While the Justice Department and Apple face off over access to an iPhone – a telephone that can carry payments for coffee and a growing number of retailers – for the possible context of what lead up to the San Bernardino terrorist shootings, proposals to reshape the country’s hard currency continue.

Last week, a Harvard Business School study argued that eliminating $100 and $50 bills would help make life more difficult for some criminals and drug dealers. A bribe to a government official or a corporate decision maker, or a medium-sized illegal drug purchase, would require an additional couple of suitcases of cash if the payoff was in $20s rather than in $100s. Handling that many suitcases, or trying to wash that number of bills through a bank or business, might just cause some suspicion and trigger an arrest.

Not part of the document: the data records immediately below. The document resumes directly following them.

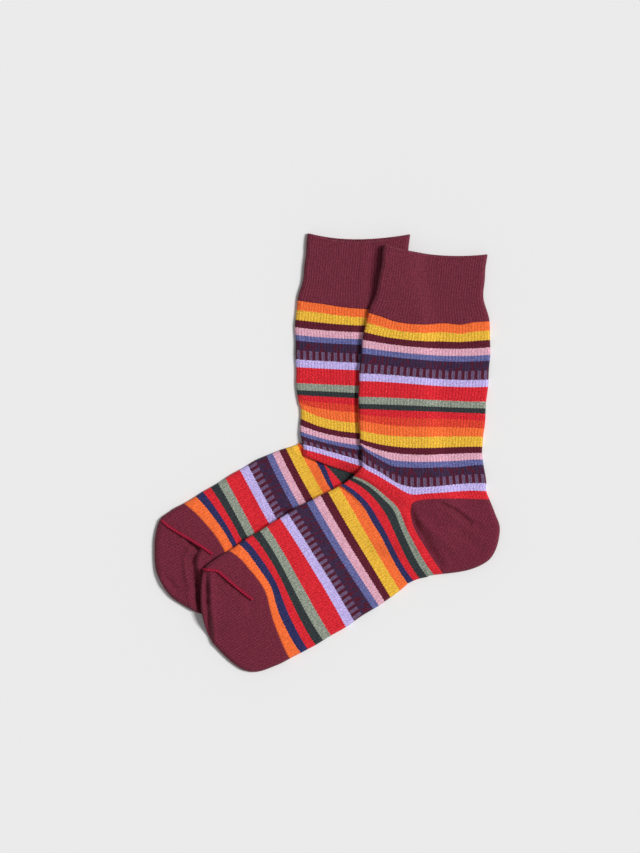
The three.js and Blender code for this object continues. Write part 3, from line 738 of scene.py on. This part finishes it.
def applyAll(ob):
    # the evaluated object becomes a plain mesh, none of it below the surface that it lies on
    evaluated = ob.evaluated_get(bpy.context.evaluated_depsgraph_get())
    finished = bpy.data.meshes.new_from_object(evaluated)
    finished.name = ob.name
    ob.modifiers.clear()
    ob.data = finished
    places = np.empty(len(finished.vertices) * 3)
    finished.vertices.foreach_get("co", places)
    places[2::3] = np.maximum(places[2::3], 0)
    finished.vertices.foreach_set("co", places)
    finished.update()
    print(ob.name, len(finished.polygons), "faces")


def ringFaces(rowCount, ringCount):
    i, j = np.meshgrid(np.arange(rowCount - 1), np.arange(ringCount), indexing="ij")
    following = (j + 1) % ringCount
    here, there = i * ringCount, (i + 1) * ringCount
    return np.stack([here + j, there + j, there + following, here + following], -1).reshape(-1, 4)


def rings(sock, courses, across, below):
    # rings of points round the tube, and for each point its place in the knit and in the stripes
    points = np.concatenate([skin(sock, courses, across, True), skin(sock, courses, below[::-1], False)], axis=1)
    wales = np.concatenate([across, 2 - below[::-1]]) * sockSettings["faceWidth"]
    steps = np.linalg.norm(np.diff(points, axis=0), axis=-1)
    length = courses[0] + np.concatenate([np.zeros((1, points.shape[1])), np.cumsum(steps, axis=0)])
    knit = np.stack(np.broadcast_arrays(wales[None, :], length), -1)
    # millimetres of cloth to a millimetre of course
    spread = np.maximum(np.gradient(length, courses, axis=0), 0.35)
    inStripes = np.stack(np.broadcast_arrays(courses[:, None], spread), -1)
    return points, knit, inStripes


cuffSettings = {
    "ribs": 42,
    "ribHeight": 0.42,
    "sharpness": 0.75,  # under 1, a rib is broader than the groove beside it
    "pointsPerRib": 8,
    "rim": [0, 0.2, 0.5, 0.9, 1.4, 2.0],  # courses of the first rows
    "step": 1.6,
    "welt": 0.3,  # height of the rim's roll
    "lip": 0.8,  # how far the rim turns in
    "edgeSteepness": 30,  # the ribs begin within a thirtieth of the width from the tube's edges
}


def ribbingTree():
    # a rib at every whole turn of ribShare, raised from the face, or sunk between grooves where ribSunk is 1
    tree, given = newTree("ribbing", {"Ribs": "Float", "Rib height": "Float", "Yarn": "Material"})
    marks = [["ribShare"], ["ribAmount"], ["ribSunk"]]
    marks = [addNode(tree, "GeometryNodeInputNamedAttribute", mark, data_type="FLOAT") for mark in marks]
    share, amount, sunk = marks
    wave = chain(
        tree,
        share,
        ("MULTIPLY", given.outputs["Ribs"]),
        ("MULTIPLY", 2 * math.pi),
        ("COSINE",),
        ("MULTIPLY_ADD", -0.5, 0.5),
        ("POWER", cuffSettings["sharpness"]),
        ("SUBTRACT", sunk),
        ("MULTIPLY", amount),
        ("MULTIPLY", given.outputs["Rib height"]),
    )
    normal = addNode(tree, "GeometryNodeInputNormal")
    offset = addNode(tree, "ShaderNodeVectorMath", {"Vector": normal, "Scale": wave}, operation="SCALE")
    moved = addNode(tree, "GeometryNodeSetPosition", {"Geometry": given, "Offset": offset})
    real = addNode(tree, "GeometryNodeRealizeInstances", [moved])
    dyed = addNode(tree, "GeometryNodeSetMaterial", {"Geometry": real, "Material": given.outputs["Yarn"]})
    addNode(tree, "NodeGroupOutput", [dyed])
    return tree


ribbing = ribbingTree()


def cuffPiece(sock, settings):
    rim = settings["rim"]
    courses = np.concatenate([rim, np.arange(3.2, cuffEnd - 0.5, settings["step"]), [cuffEnd]])
    across = np.linspace(0, 1, settings["ribs"] * settings["pointsPerRib"] + 1)
    below = across[2:-2:2]
    points, knit, _ = rings(sock, courses, across, below)
    onTop = len(across)
    welt = np.exp(-(((courses - 0.9) / 0.6) ** 2)) - 0.6 * np.exp(-(((courses - 2.4) / 0.8) ** 2))
    lip = 1 - np.sqrt(np.clip(1 - (1 - np.clip(courses, 0, 1)) ** 2, 0, 1))
    steep = settings["edgeSteepness"]
    inward = smooth(across * steep) * smooth((1 - across) * steep)  # 0 at the tube's two edges
    points[:, :onTop, 2] += (settings["welt"] * welt - settings["lip"] * lip)[:, None] * inward
    inward = np.concatenate([inward, inward[2:-2:2][::-1]])
    amount = inward[None, :] * smooth((courses + 0.6)[:, None] / 2.2)
    marks = {
        "ribShare": np.broadcast_to(np.concatenate([across, below[::-1]]), amount.shape).ravel(),
        "ribAmount": amount.ravel(),
        "ribSunk": np.broadcast_to(np.arange(points.shape[1]) >= onTop, amount.shape).ravel(),
    }
    faces = ringFaces(len(courses), points.shape[1]).tolist()
    name = sock["name"] + "CuffRibbed"
    ob = addObject(name, points.reshape(-1, 3), [], faces, {"knit": knit.reshape(-1, 2)}, marks)
    values = {"Ribs": float(settings["ribs"]), "Rib height": settings["ribHeight"] / 1000, "Yarn": ribCotton}
    addTree(ob, ribbing, values)
    addThickness(ob, sockSettings["cuffWall"])
    applyAll(ob)
    return ob


def curveThrough(knots, count):
    # flat points on a smooth curve through the knots
    knots = np.array(knots, float)
    dense = []
    for i in range(len(knots) - 1):
        a, b = knots[max(i - 1, 0)], knots[min(i + 2, len(knots) - 1)]
        p, q = knots[i], knots[i + 1]
        for u in np.linspace(0, 1, count, endpoint=False):
            bend = (2 * a - 5 * p + 4 * q - b) * u**2 + (3 * p - a - 3 * q + b) * u**3
            dense.append(0.5 * (2 * p + (q - a) * u + bend))
    return np.array(dense + [knots[-1]])


# The heel pocket's outline from the side: its front edge from the sole up to the ankle, then its top edge
heelSettings = {
    "outline": [
        (34, -68), (24, -51), (13, -34.5), (3.4, -18.5), (0.4, -9.5), (0, -2), (3.5, 3.2), (22, 5.2), (57, 4.6),
        (90, 4.2),
    ],
    "beyond": (95, -75),
    "pointsPerKnot": 12,
    "over": {"at": (63, -40), "turn": 0},
    "under": {"at": (36, -20), "turn": 7},
}


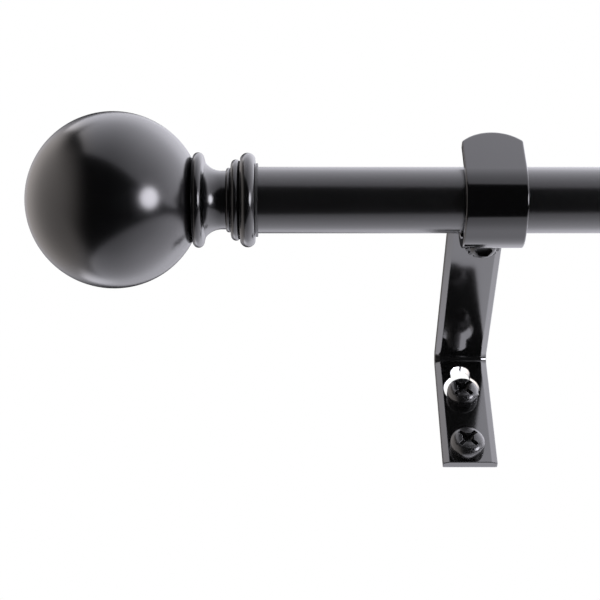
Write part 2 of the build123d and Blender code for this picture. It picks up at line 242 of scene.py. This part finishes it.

So, to reduce crime, make the $100 bill disappear.

At the same time, the $100 bill is reportedly popular. According to the Federal Reserve, in the past 20 years the number of $100 bills in circulation has climbed 350 percent. Given the amount of money the Federal Reserve has put into the economy since 2008, that is understandable.

What does it mean, however, that 80 percent of the $100 bills are being held outside the country, again according to the Federal Reserve? It means that this country’s currency is a predictable medium of exchange worldwide, and that in contrast to other currencies there is a high expectation that dollars will retain their value in the coming years.

If the $100 bill is eliminated (perhaps the $50 bill should stay), and that is fine with us, let’s continue the makeover.

The country is moving toward putting a woman on one of the bills. Fine, let’s do that.

And the penny, frequently marked for elimination, should be. Use that cash compartment for ...

Trying again at keeping a $1 coin in circulation? Also a good idea. Urban parking meter rates are at the $1 level, and the mechanism to accept the $1 coin is simpler and less expensive than one for the dollar bill. So, too, newspaper and soda dispensers.

But, back to that iPhone. Those under 25 are carrying little or no cash today; they rely on a credit card for even the smallest purchases. It will only be a matter of time before electronic devices – the iPhone and its competitors – will handle most people’s financial transactions. Cash will be a rarity.

“Daddy, why do you carry something called a ‘billfold?’” will be a 15 year old’s question.

We doubt that eliminating the $100 bill is at the top of many politicians’ list of priorities – not this year – and we know the political party that did not propose the change would fault the party that did, no matter how persuasive the arguments. So, for those breaking the law, it will likely remain a one-suitcase bribe and drug deal.